We now have a rental and resales team that works with interested and new buyers 
so they know what they are getting into before move in. We have na orientation 
pod that works with new people. Each new household has an assigned buddy to 
answer questions.

But what works best is just getting new people to ask questions. Someone has 
now decided to write a handbook but I think it will go the way of the dodo 
bird. No one will read it. And it will be outdated so fast it will be dangerous 
to read. My college had a policy book that 6-8 inches thick. It was never 
opened by anyone in my whole center.

The process of asking questions is also part of the getting to know you. It 
tells me what the new household needs. If they need a dry cleaners I know they 
wear that kind of clothes. If they ask for emergency child care because the 
nanny hasn’t shown up, I know they have a job that is not flexible — and that 
they have a nanny. if they need sourdough starter, they bake. If they want to 
know where the coop is, I know they are new to the neighborhood.

Learning the community takes time.

> Why do dollars for strata fees/HOA dues require accountability while hours
> for maintenance can run on inspiration, whims, and guilt?

I used to ask this same question. Loudon County Ecovillage does (or at least 
used to) count minimum hours. People gave scraps of paper to a logger every 
month or 2-3 months. And they had an annual labor budget. If someone wanted to 
start a new project — like a garden or new play area — it was put in the budget 
if a minimal number of hours was pledged during the budget process. People 
could always work more so they were tracking minimums.

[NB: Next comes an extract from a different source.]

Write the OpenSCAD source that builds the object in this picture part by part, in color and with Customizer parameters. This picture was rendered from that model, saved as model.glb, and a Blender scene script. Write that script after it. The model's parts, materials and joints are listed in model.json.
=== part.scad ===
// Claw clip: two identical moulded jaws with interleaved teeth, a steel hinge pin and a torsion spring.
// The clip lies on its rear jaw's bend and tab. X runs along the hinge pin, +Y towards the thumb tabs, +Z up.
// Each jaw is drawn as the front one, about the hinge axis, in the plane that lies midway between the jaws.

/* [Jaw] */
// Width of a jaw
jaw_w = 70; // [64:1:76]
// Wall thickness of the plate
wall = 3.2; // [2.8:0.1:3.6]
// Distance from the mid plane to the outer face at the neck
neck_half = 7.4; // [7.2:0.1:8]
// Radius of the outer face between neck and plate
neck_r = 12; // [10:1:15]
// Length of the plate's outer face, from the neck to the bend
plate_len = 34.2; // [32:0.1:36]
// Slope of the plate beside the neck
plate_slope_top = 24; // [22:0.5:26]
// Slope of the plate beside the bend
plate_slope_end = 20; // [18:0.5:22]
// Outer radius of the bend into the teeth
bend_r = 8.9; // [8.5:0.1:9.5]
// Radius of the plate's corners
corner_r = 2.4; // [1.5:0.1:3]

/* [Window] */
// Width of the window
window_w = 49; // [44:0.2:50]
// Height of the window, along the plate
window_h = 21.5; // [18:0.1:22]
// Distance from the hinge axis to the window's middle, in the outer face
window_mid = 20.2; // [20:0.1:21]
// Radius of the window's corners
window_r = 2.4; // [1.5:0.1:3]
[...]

> Of the happy, well-functioning communities (the ones that are in good
> repair and that have community dinners at least a couple of times per
> week), what is the split between recording and not recording?

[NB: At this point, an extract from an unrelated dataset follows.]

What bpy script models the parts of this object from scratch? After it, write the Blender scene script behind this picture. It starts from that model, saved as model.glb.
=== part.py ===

I suspect that few actually record but I may be wrong because no every 
community is represented on this list. It would be interesting to see which are 
and perhaps, encourage other communities to find someone interest in joining. I 
was stunned when I moved into Takoma Village that only one or two even know 
what the list was and had not read any of the books. They just thought it 
sounded good.

> \We're very close to getting the occupancy certificate on our common house
> here in Yarrow, BC, so it's nice to know how thriving communities are
> achieving their health and happiness.

You will also have personalities that influence how you function. People who 
have different skills and interests. Your human capital. One reason why many of 
our list of things are now being routinely compiled and circulated is that an 
avid list maker has been freed up as her high maintenance son has graduated 
from high school and is now gainfully employed. She thinks in lists. Others 
don’t.

One community, I heard, had community sing alongs after meals because they had 
a person who would sit down at the piano and start playing. No plan, that’s 
just what happened. Your community will be the same way.

And you will worry about all this stuff before you move in but after move in 
there will be months when you are consumed with moving and recycling piles of 
cardboard boxes, you will evolve more organically.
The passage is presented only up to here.